Se caía algum, sentíamos orgulho da nossa arte, embora com pena de um pássaro tão bonito que pouco tinha para comermos.
Nesse fim de Setembro, eu e o João tínhamos ido levantar um costil num leirão da primeira horta da Barroca. Olhámos para a encosta do outro lado e vinha a descer a patrulha da Guarda. Já nos tinham visto!
Saltámos para o caminho do rego da água e quase voámos para casa, com os guardas ao nosso encalce pela barreira acima.

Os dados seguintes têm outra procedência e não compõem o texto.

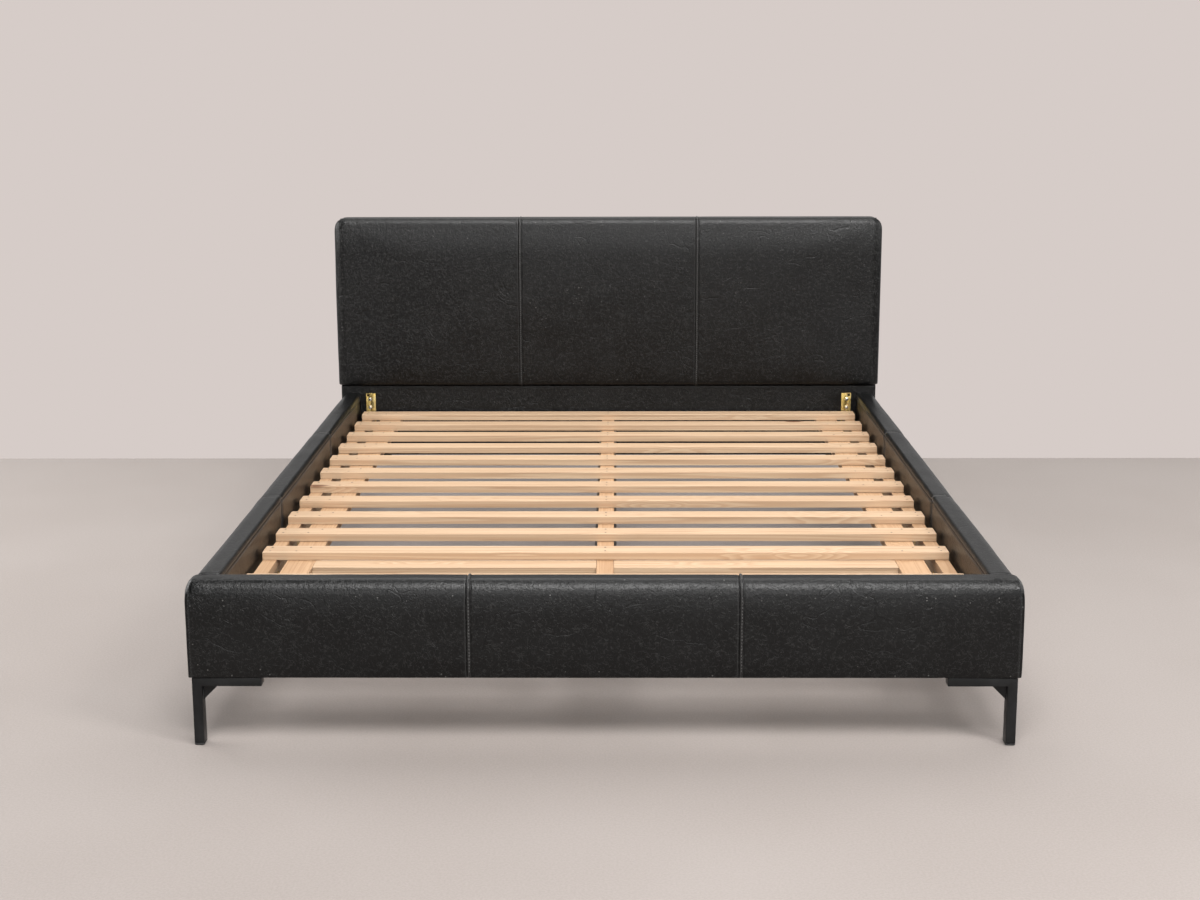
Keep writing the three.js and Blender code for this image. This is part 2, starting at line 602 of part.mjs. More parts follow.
addHeadboardUpholstery();
addHeadboardFrame();
addHeadboardBackCover();
addFootRail();
for (const [name, side] of SIDES) {
  addSideRail(name, side);
  addSideLedge(name, side);
  addCornerLeg("front", FOOT_FRONT + LEG_INSET, name, side);
  addCornerLeg("rear", HEAD_BACK - LEG_INSET - LEG_DEPTH, name, side);
  addCornerBrackets(name, side);
}
addCentreBeam();
addBeamHanger("head", LOWER_PANEL_FACE, -1);
addBeamHanger("foot", FOOT_INNER, 1);
CENTRE_LEG_FROM_FOOT.forEach((fromFoot, i) => {
  addCentreLeg(i + 1, FOOT_FRONT + fromFoot);
  addLevellingFoot(i + 1, FOOT_FRONT + fromFoot);
});
addSlatBase();

export default bed;
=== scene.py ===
import json
import math

import bmesh
import bpy
import numpy as np
from mathutils import Matrix, Vector
from mathutils.bvhtree import BVHTree

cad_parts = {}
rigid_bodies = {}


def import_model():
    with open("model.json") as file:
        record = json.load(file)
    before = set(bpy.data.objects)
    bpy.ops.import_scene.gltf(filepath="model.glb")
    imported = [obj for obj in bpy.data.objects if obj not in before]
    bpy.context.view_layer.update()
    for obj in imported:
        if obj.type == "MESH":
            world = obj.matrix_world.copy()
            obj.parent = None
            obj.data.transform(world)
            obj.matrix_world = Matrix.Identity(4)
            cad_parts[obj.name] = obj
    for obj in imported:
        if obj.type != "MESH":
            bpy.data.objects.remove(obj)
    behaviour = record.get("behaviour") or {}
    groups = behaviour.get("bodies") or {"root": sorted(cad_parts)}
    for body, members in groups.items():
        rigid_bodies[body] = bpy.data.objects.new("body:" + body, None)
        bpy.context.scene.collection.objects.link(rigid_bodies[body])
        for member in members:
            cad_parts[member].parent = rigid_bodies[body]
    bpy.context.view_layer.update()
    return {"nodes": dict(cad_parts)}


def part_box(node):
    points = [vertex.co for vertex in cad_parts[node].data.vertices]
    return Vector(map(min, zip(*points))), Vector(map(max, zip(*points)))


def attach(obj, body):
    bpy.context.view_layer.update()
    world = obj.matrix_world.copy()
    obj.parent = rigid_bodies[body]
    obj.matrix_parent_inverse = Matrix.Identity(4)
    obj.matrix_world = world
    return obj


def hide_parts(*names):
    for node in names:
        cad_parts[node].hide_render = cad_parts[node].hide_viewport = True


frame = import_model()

MM = 0.001
scene = bpy.context.scene
SIDES = (("left", -1), ("right", 1))
SLATS = [f"slat_{i:02d}" for i in range(1, 13)]

# ---------------------------------------------------------------- places taken from the frame

cushion_low, cushion_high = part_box("headboard_cushion")
panel_low, panel_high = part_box("headboard_lower_panel")
foot_low, foot_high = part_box("foot_rail_cover")
rail_low, rail_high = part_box("side_rail_cover_right")
foot_board_low, foot_board_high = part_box("foot_rail_board")
face_board_low, face_board_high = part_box("headboard_face_board")
back_cover_low, back_cover_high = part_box("headboard_back_cover")

HALF_WIDTH = cushion_high.x
FOOT_FRONT = foot_low.y
GAP = 0.3 * MM      # between the leather and the boards inside it
CLEAR = 20 * MM     # well outside a piece, for where a cut or a row of stitches starts

SEAM_X = 0.271               # the headboard's and the foot rail's upright seams, each side of the middle
RAIL_SEAMS = [FOOT_FRONT + 0.76, FOOT_FRONT + 1.53]
RAIL_PIPING_DROP = 12 * MM   # the long seam inside each rail, below the rail's top

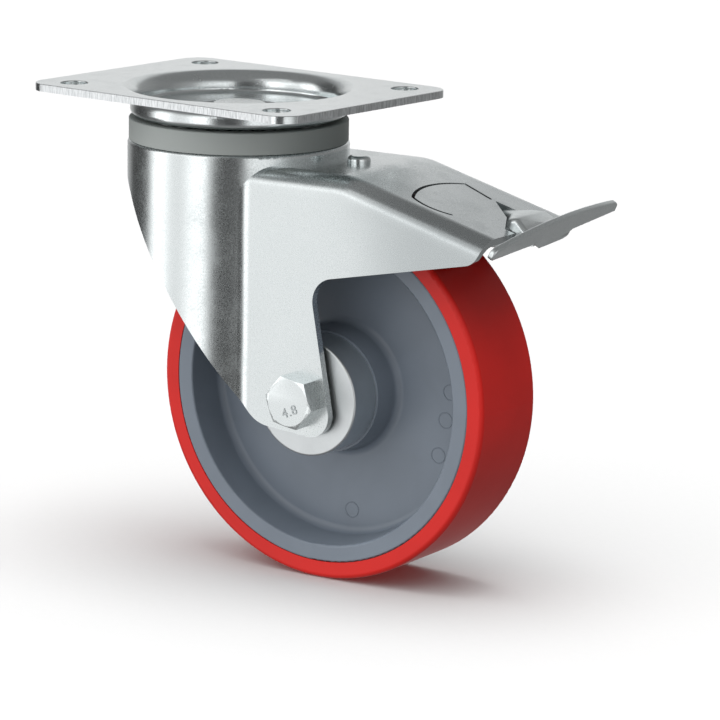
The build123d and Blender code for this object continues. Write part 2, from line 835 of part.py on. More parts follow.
cam_bearing = radians(180 + pin_bearing + cam_lag_angle)
arm_top = roof_top_at(pin_x) - fork_sheet / cos(radians(roof_fall_angle)) - arm_web_gap
arm_end_x = pin_x + arm_reach
arm_end_top = arm_top - arm_reach * roof_slope
foot_plate_x = pin_x + foot_plate_reach
foot_plate_z = -pin_depth + foot_plate_rise
hump_front_x = pin_x + notch_corner_reach
hump_top_x = pin_x + hump_top_reach
hump_top_z = -pin_depth + hump_top_rise
neck_side_low = foot_plate_z - foot_plate_front + foot_plate_edge_radius


def arm_channel(half_width, inset):
    """Outline of the pedal's arm under the roof, or of the hollow below its sheet."""
    low = -pin_depth - cheek_round if inset == 0 else -wheel_drop
    end_low = arm_end_top - cheek_thickness if inset == 0 else -wheel_drop
    with BuildPart() as channel:
        with BuildSketch(Plane.XZ):
            with BuildLine():
                Polyline(
                    (pin_x - inset, arm_top - inset),
                    (arm_end_x, arm_end_top - inset),
                    (arm_end_x, end_low),
                    (pin_x - inset, low),
                    close=True,
                )
            make_face()
        extrude(amount=half_width, both=True)
    return channel.part


def neck_hump(inset):
    """Raised neck that stands in the roof's opening, or the hollow below its sheet."""
    low = arm_end_top - cheek_thickness if inset == 0 else -wheel_drop
    rear_low = neck_side_low if inset == 0 else -wheel_drop
    with BuildPart() as hump:
        with BuildSketch(Plane.XY.offset(-wheel_drop)):
            with BuildLine():
                Polyline(*notch_outline(hump_gap + inset), close=True)
            make_face()
        extrude(amount=wheel_drop)
        with BuildSketch(Plane.XZ):
            with BuildLine():
                Polyline(
                    (hump_front_x, low),
                    (hump_front_x, roof_top_at(hump_front_x) - hump_front_drop - inset),
                    (hump_top_x, hump_top_z - inset),
                    (hump_top_x + hump_top_length, hump_top_z - inset),
                    (foot_plate_x, foot_plate_z - hump_rear_drop - inset),
                    (foot_plate_x, rear_low),
                    (arm_end_x, low),
                    close=True,
                )
            make_face()
        extrude(amount=fork_width, both=True, mode=Mode.INTERSECT)
        if inset == 0:
            crests = hump.faces().filter_by(lambda f: f.normal_at().Z > 0.5).edges()
            sides = crests.filter_by(lambda e: abs((e @ 0).X - (e @ 1).X) > 1)
            fillet(sides, hump_edge_radius)
    return hump.part


with BuildPart() as foot_plate:
    foot_frame = Plane(
        origin=(foot_plate_x, 0, foot_plate_z),
        x_dir=(0, 1, 0),
        z_dir=(sin(radians(foot_plate_tilt)), 0, -cos(radians(foot_plate_tilt))),
    ).rotated((0, 0, foot_plate_skew))
    with BuildSketch(foot_frame) as foot_outline:
        half_plate = foot_plate_width / 2
        half_front = foot_plate_front_width / 2
        with BuildLine():
            ThreePointArc(
                (-half_plate, foot_plate_end_rise), (0, foot_plate_crown), (half_plate, foot_plate_end_rise)
            )
            Polyline(
                (half_plate, foot_plate_end_rise),
                (half_plate, -foot_plate_wing_drop / 2),
                (foot_plate_wing_start, -foot_plate_wing_drop),
                (half_front, -foot_plate_front),
                (-half_front, -foot_plate_front),
                (-foot_plate_wing_start, -foot_plate_wing_drop),
                (-half_plate, -foot_plate_wing_drop / 2),
                (-half_plate, foot_plate_end_rise),
            )
        make_face()
        tips = foot_outline.vertices().filter_by(lambda v: abs(v.X) > half_plate - 1 and v.Y > 0)
        fillet(tips, foot_plate_tip_radius)
    extrude(amount=foot_plate_thickness)
    fillet(foot_plate.edges().filter_by(GeomType.CIRCLE), foot_plate_edge_radius)

with BuildPart() as brake_pedal:
    add(arm_channel(arm_half_width, 0))
    with BuildSketch(Plane.XZ):
        with Locations((pin_x, -pin_depth)):
            Circle(cheek_round)
        cam_centre = cam_reach - cam_tip_radius
        with BuildLine():
            normal_x, normal_z = -sin(cam_bearing), cos(cam_bearing)
            tip_x = pin_x + cam_centre * cos(cam_bearing)
            tip_z = -pin_depth + cam_centre * sin(cam_bearing)
            Polyline(
                (pin_x + cheek_round * normal_x, -pin_depth + cheek_round * normal_z),
                (tip_x + cam_tip_radius * normal_x, tip_z + cam_tip_radius * normal_z),
                (tip_x - cam_tip_radius * normal_x, tip_z - cam_tip_radius * normal_z),
                (pin_x - cheek_round * normal_x, -pin_depth - cheek_round * normal_z),
                close=True,
            )
        make_face()
        with Locations((tip_x, tip_z)):
            Circle(cam_tip_radius)
    extrude(amount=arm_half_width, both=True)
    add(neck_hump(0))
    add(arm_channel(arm_half_width - cheek_thickness, cheek_thickness), mode=Mode.SUBTRACT)
    add(neck_hump(cheek_thickness), mode=Mode.SUBTRACT)
    with BuildSketch(Plane.XZ):
        with Locations((pin_x, -pin_depth)):
            Circle(cam_reach + running_clearance)
    extrude(amount=arm_half_width - cheek_thickness, both=True, mode=Mode.SUBTRACT)
    add(foot_plate.part)
    with BuildSketch(Plane(origin=(pin_x, 0, -pin_depth), z_dir=(0, 1, 0))):
        Circle(pin_radius + running_clearance)
    extrude(amount=arm_half_width + 1, both=True, mode=Mode.SUBTRACT)

on_plate = {
    "top_plate": top_plate,
    "kingpin": kingpin,
    "race_cup": race_cup,
    "lock_ring": lock_ring,
    "kingpin_washer": kingpin_washer,
    "kingpin_nut": kingpin_nut,
    "upper_balls": upper_balls,
    "lower_balls": lower_balls,
}
on_fork = {
    "fork": fork,
    "dust_seal": dust_seal,
    "axle_bolt": axle_bolt,
    "axle_washer": axle_washer,
    "axle_nut": axle_nut,
    "axle_tube": axle_tube,
    "centre_bush": centre_bush,
    "left_bush": bushes["left"],
    "right_bush": bushes["right"],
    "roof_rivet": roof_rivet,
    "pedal_pin": pedal_pin,
    "brake_leaf": brake_leaf,
    "brake_pedal": brake_pedal,
    "wheel_centre": wheel_centre,
    "tread": tread,
}
for side, word in ((-1, "left"), (1, "right")):
    on_fork[f"{word}_inner_race"] = bearing_ring(
        side, bearing_bore_radius, bearing_pitch_radius - bearing_ball_diameter / 2 + bearing_groove_depth
    )
    on_fork[f"{word}_outer_race"] = bearing_ring(
        side, bearing_pitch_radius + bearing_ball_diameter / 2 - bearing_groove_depth, bearing_outer_radius
    )
    on_fork[f"{word}_bearing_balls"] = bearing_balls(side)
    on_fork[f"{word}_hub_cap"] = hub_cap(side)

swing = Location((0, 0, 0), (0, 0, rest_swivel))
for piece in on_fork.values():
    piece.part.move(swing)

os.makedirs("parts", exist_ok=True)
for name, piece in {**on_plate, **on_fork}.items():
    piece.part.label = name
    export_step(piece.part, f"parts/{name}.step")
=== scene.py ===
from math import cos, pi, radians, sin

import bmesh
import bpy
from bpy.props import FloatProperty, FloatVectorProperty, PointerProperty
from bpy.types import Operator, Panel, PropertyGroup
from mathutils import Matrix, Vector


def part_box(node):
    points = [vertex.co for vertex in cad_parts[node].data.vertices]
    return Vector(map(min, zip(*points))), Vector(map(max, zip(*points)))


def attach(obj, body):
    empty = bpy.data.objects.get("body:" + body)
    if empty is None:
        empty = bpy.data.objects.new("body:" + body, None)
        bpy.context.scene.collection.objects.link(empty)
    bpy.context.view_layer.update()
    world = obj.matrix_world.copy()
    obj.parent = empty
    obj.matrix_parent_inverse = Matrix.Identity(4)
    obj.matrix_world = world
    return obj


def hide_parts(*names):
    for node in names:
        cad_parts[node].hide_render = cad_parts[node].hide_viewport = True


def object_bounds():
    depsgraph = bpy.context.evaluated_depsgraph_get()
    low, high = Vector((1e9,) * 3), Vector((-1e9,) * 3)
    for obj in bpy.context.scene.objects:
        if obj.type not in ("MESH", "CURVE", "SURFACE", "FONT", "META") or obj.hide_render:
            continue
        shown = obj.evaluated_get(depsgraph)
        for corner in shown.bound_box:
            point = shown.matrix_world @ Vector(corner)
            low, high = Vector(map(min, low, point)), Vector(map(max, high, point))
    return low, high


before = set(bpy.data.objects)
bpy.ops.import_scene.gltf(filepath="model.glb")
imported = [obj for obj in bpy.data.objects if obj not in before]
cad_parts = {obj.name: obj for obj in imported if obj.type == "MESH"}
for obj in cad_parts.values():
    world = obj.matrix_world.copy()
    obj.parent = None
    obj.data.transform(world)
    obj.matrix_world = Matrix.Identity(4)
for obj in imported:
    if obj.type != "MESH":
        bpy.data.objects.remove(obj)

bl_info = {
    "name": "Swivel castor finish",
    "version": (1, 0, 0),
    "blender": (4, 5, 0),
    "location": "3D view > Sidebar > Castor",
    "description": "Dresses a swivel castor with a foot brake and sets up its studio",
    "category": "Object",
}

cad_low, cad_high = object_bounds()
MM = 0.001
REST_SWIVEL = radians(5.4)
TRAIL = 53.5 * MM
WHEEL_DROP = 115 * MM
FLOOR = cad_low.z
FORK_TURN = Matrix.Rotation(REST_SWIVEL, 4, "Z")
WHEEL_CENTRE = FORK_TURN @ Vector((TRAIL, 0, -WHEEL_DROP))
PEDAL_PIN = Vector((107.987, 0, -44.502)) * MM
PLATE_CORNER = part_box("top_plate")[1]
MERGE_DISTANCE = 0.002 * MM
SHEET_GRAIN = 1500
SHEET_WAVE = 45
# A range along X that covers everything: the strength mark is painted darker all over, as painted shade of
# its relief.
PAINTED_SHADE_ALL_OVER = (-2.0, -1.0)

FIXING_NODES = (
    "kingpin", "axle_bolt", "axle_washer", "axle_nut", "kingpin_washer", "kingpin_nut", "roof_rivet",
    "pedal_pin", "lock_ring", "race_cup", "axle_tube",
)
BEARING_NODES = (
    "upper_balls", "lower_balls", "left_inner_race", "right_inner_race", "left_outer_race",
    "right_outer_race", "left_bearing_balls", "right_bearing_balls", "centre_bush", "left_bush",
    "right_bush",
)


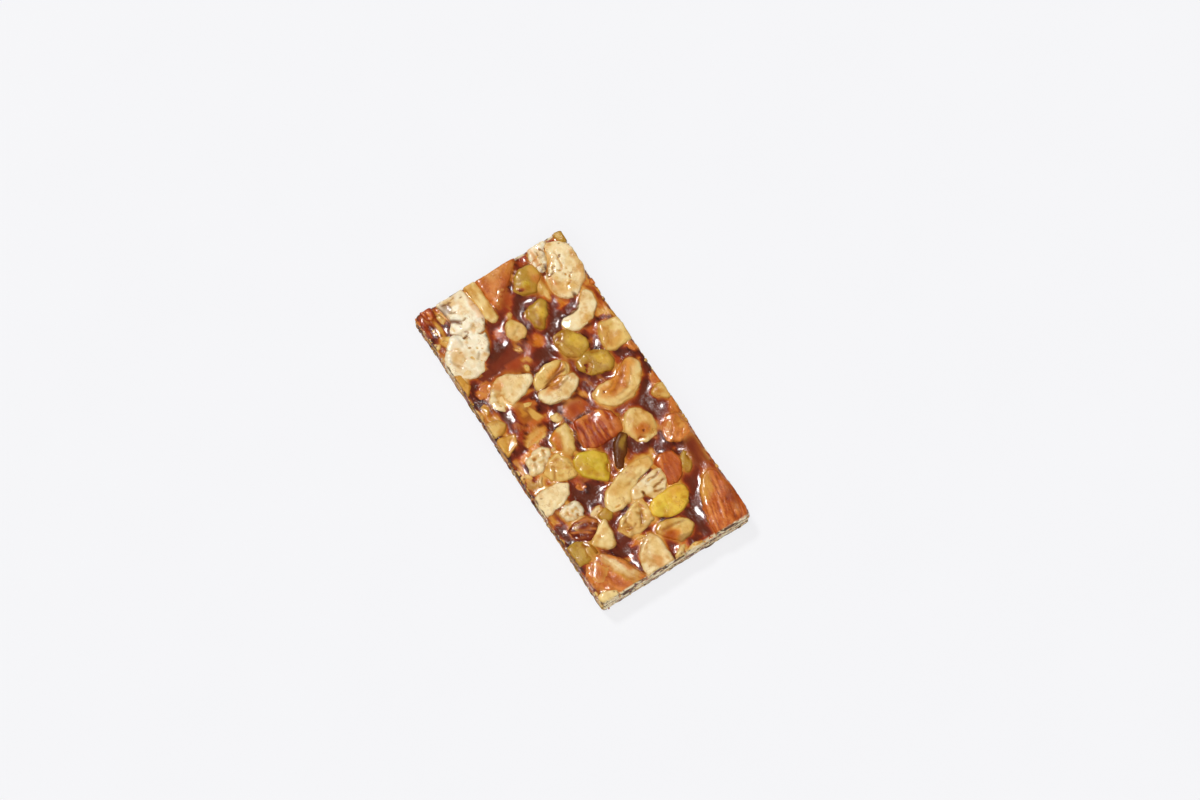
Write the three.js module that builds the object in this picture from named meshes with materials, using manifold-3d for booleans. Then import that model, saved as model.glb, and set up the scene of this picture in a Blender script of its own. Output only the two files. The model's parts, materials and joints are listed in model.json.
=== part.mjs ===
// A bar of nut brittle: broken cashews, almonds, pistachios and a little walnut set in boiled-sugar
// caramel, rolled flat while hot and cut to a rectangle with a knife.
//
// Units are millimetres and +Z is up. The origin is the middle of the flat underside, +X runs along
// the bar and +Y across it. Every nut is a solid of its own, seated in a pocket of the caramel slab.

import * as THREE from 'three';
import { mergeVertices } from 'three/addons/utils/BufferGeometryUtils.js';
import Module from 'manifold-3d';

const wasm = await Module();
wasm.setup();

// ---------------------------------------------------------------- driving dimensions

const LENGTH = 116;
const WIDTH = 57;
const THICKNESS = 11; // underside to the top of the proudest nuts
const CARAMEL_LEVEL = 9.6; // underside to the caramel's surface between the nuts
const GAP = 0.3; // clearance between a nut and the pocket or nut beside it

const EDGE_STEPS = 9; // straight runs along a long cut edge
const END_STEPS = 5; // straight runs along a short cut edge
const EDGE_DRIFT = 0.5; // how far the knife wandered off the straight line
const CORNER_CHAMFER = 0.8;
const SAME_POINT = 1e-4; // corners closer than this are one corner

// How high a nut's top stands. A sunk nut lies under a film of caramel.
const PROUD = THICKNESS;
const RAISED = 10.6;
const FLUSH = 10.2;
const SUNK = 9;
const DEEP = 8.7;

// How far down a nut reaches from its top. THROUGH reaches past the underside and is cut flat there.
const SHALLOW = 5.4;
const MEDIUM = 7;
const TALL = 8.8;
const THROUGH = 13;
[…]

Cada um refugiou-se junto da sua mãe. A casa do João era do lado da barreira, por isso os guardas começaram por lá. Ouvi-os a falar e depois apareceram à nossa porta. Perguntaram-me pelos costis, mas eu atirara o meu fora. Foram comigo ao local e lá estava no meio do mato. Voltámos para casa e os guardas ficaram a conversar comigo à entrada da quelha, eles e a minha mãe na ideia de que o assunto ficasse por ali.
Mas eu protestava, dizia que os meus colegas da escola caçavam com 30 e 40 costis e depois disparei para o guarda que falava mais: “O que o senhor quer é levar o meu costil para o seu filho, que já tem mais de 30!”
Ele encostou-me a metralhadora à barriga e ameaçou: “Ou te calas ou nunca mais comes figos daquela figueira!”
Olhei para a arma. Era medonha, com o cano cercado por um mais largo cheio de buracos. Depois virei-me para a figueira. Ele apontara para a nossa figueira branca pingo de mel. Rendi-me. Fiquei calado e os guardas abalaram, quelha abaixo, com o meu costil.